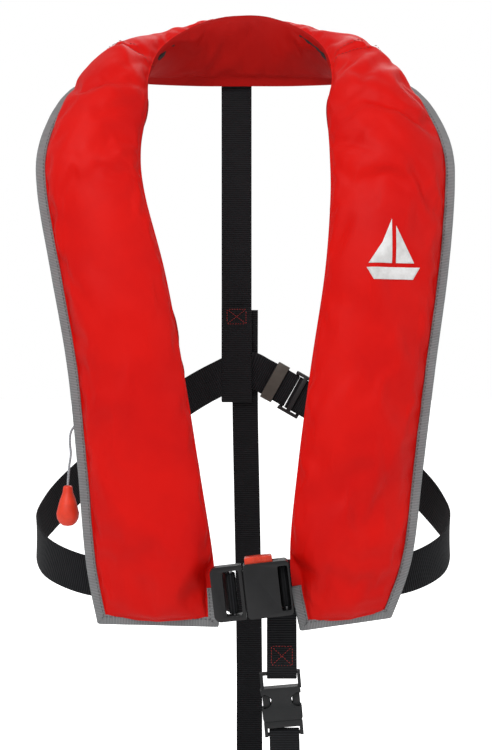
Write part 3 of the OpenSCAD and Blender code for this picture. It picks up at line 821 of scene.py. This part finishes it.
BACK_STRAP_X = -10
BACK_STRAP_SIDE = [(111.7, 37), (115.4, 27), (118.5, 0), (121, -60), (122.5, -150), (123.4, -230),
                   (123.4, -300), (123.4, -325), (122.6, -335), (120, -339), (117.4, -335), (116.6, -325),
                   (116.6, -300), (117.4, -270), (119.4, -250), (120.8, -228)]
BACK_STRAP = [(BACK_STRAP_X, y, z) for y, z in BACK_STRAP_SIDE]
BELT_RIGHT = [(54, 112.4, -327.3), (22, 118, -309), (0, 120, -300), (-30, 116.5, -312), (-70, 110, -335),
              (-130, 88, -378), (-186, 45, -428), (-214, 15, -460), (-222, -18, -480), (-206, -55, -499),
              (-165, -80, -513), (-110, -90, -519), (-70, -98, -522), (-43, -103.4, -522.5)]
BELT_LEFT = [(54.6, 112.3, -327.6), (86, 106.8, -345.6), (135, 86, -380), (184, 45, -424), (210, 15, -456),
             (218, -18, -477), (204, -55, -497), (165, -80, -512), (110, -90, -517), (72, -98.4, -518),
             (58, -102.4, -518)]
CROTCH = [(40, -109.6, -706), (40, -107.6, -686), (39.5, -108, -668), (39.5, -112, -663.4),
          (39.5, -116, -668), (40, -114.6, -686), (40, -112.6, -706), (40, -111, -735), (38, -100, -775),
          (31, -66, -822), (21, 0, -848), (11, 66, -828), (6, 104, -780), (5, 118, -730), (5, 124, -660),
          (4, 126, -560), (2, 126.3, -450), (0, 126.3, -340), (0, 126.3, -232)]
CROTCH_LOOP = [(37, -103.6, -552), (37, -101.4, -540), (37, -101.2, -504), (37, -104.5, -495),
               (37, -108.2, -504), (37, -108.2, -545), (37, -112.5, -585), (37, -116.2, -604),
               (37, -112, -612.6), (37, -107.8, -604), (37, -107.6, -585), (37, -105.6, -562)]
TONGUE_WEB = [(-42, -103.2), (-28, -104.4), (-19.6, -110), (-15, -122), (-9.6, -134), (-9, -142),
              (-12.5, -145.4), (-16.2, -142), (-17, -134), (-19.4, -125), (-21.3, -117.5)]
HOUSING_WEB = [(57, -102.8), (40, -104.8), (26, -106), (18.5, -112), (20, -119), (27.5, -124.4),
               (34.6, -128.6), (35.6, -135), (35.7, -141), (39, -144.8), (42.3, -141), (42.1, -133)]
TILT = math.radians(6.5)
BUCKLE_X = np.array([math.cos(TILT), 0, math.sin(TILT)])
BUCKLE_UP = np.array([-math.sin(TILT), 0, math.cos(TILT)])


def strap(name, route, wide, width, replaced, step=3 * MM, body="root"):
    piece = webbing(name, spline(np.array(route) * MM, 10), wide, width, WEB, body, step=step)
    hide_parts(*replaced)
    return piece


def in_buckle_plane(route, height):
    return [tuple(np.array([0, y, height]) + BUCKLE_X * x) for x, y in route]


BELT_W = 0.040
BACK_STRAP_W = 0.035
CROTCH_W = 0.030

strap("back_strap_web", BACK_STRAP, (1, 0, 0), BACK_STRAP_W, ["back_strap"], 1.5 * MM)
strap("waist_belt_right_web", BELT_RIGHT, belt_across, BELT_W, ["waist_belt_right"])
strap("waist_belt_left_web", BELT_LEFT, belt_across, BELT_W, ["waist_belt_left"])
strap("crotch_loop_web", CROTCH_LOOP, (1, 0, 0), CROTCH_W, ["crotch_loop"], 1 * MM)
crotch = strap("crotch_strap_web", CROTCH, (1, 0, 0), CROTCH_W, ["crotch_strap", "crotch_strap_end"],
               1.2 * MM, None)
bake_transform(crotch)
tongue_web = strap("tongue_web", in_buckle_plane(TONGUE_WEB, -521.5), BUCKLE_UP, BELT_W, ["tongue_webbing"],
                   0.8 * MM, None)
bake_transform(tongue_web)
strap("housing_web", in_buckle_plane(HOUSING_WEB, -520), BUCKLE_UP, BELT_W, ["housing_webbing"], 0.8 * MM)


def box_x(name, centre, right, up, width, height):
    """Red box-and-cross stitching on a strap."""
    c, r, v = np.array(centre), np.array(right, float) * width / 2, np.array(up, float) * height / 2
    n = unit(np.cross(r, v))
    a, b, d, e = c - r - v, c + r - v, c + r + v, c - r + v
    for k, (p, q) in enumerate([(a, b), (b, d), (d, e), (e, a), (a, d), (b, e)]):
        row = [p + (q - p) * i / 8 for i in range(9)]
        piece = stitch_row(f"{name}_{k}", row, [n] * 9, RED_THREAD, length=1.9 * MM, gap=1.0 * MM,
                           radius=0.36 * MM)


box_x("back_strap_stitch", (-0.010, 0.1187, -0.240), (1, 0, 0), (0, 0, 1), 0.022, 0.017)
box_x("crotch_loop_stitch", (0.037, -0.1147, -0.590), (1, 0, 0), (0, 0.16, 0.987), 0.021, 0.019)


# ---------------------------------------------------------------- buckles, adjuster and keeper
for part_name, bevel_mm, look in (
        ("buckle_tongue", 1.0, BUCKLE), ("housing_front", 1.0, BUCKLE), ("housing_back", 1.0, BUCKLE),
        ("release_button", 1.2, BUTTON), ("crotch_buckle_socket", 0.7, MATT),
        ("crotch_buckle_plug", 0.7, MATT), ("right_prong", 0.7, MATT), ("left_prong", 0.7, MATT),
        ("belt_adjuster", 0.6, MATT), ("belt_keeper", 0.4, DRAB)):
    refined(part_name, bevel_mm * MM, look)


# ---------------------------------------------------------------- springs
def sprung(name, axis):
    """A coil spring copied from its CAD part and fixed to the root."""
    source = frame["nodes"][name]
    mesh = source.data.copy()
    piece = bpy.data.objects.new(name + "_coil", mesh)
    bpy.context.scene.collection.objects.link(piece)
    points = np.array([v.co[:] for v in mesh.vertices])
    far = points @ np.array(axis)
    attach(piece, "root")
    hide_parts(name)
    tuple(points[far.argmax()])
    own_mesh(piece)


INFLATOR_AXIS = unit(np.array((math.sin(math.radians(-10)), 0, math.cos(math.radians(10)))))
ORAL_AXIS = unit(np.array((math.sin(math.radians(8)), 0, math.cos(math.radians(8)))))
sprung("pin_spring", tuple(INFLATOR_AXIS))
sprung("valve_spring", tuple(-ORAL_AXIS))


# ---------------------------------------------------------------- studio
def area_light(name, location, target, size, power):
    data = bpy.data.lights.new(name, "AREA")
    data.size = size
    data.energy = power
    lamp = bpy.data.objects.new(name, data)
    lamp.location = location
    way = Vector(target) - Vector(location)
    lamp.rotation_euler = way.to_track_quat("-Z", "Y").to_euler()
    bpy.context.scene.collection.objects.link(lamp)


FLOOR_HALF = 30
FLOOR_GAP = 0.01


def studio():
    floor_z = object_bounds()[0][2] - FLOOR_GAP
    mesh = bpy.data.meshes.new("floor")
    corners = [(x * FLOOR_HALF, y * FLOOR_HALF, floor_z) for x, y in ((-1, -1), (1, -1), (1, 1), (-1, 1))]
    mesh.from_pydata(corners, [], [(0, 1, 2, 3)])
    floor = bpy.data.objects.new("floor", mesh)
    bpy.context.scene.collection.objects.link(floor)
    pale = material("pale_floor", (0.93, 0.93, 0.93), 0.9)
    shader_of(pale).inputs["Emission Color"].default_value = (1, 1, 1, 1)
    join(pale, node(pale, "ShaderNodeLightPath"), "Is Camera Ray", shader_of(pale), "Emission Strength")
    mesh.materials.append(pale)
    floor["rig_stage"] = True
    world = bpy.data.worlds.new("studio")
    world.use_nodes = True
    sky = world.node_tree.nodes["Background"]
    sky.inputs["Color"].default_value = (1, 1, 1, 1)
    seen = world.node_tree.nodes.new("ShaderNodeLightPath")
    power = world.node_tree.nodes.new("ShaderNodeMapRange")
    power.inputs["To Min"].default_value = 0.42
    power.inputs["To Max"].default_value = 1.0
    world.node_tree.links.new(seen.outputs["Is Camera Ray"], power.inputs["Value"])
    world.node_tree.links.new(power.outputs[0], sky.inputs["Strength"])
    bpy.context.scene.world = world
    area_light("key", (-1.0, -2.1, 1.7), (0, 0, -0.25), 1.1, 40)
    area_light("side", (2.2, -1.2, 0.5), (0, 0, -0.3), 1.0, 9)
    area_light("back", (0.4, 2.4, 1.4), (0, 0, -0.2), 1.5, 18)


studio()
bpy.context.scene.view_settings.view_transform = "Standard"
◆ ◆ ◆
• [WHAT IS BEING ASKED]: Quote the listing above, but only from the line that shows "own_mesh(piece)" through the line that shows "FLOOR_GAP = 0.01".

• [ANSWER BELOW]:
    own_mesh(piece)


INFLATOR_AXIS = unit(np.array((math.sin(math.radians(-10)), 0, math.cos(math.radians(10)))))
ORAL_AXIS = unit(np.array((math.sin(math.radians(8)), 0, math.cos(math.radians(8)))))
sprung("pin_spring", tuple(INFLATOR_AXIS))
sprung("valve_spring", tuple(-ORAL_AXIS))


# ---------------------------------------------------------------- studio
def area_light(name, location, target, size, power):
    data = bpy.data.lights.new(name, "AREA")
    data.size = size
    data.energy = power
    lamp = bpy.data.objects.new(name, data)
    lamp.location = location
    way = Vector(target) - Vector(location)
    lamp.rotation_euler = way.to_track_quat("-Z", "Y").to_euler()
    bpy.context.scene.collection.objects.link(lamp)


FLOOR_HALF = 30
FLOOR_GAP = 0.01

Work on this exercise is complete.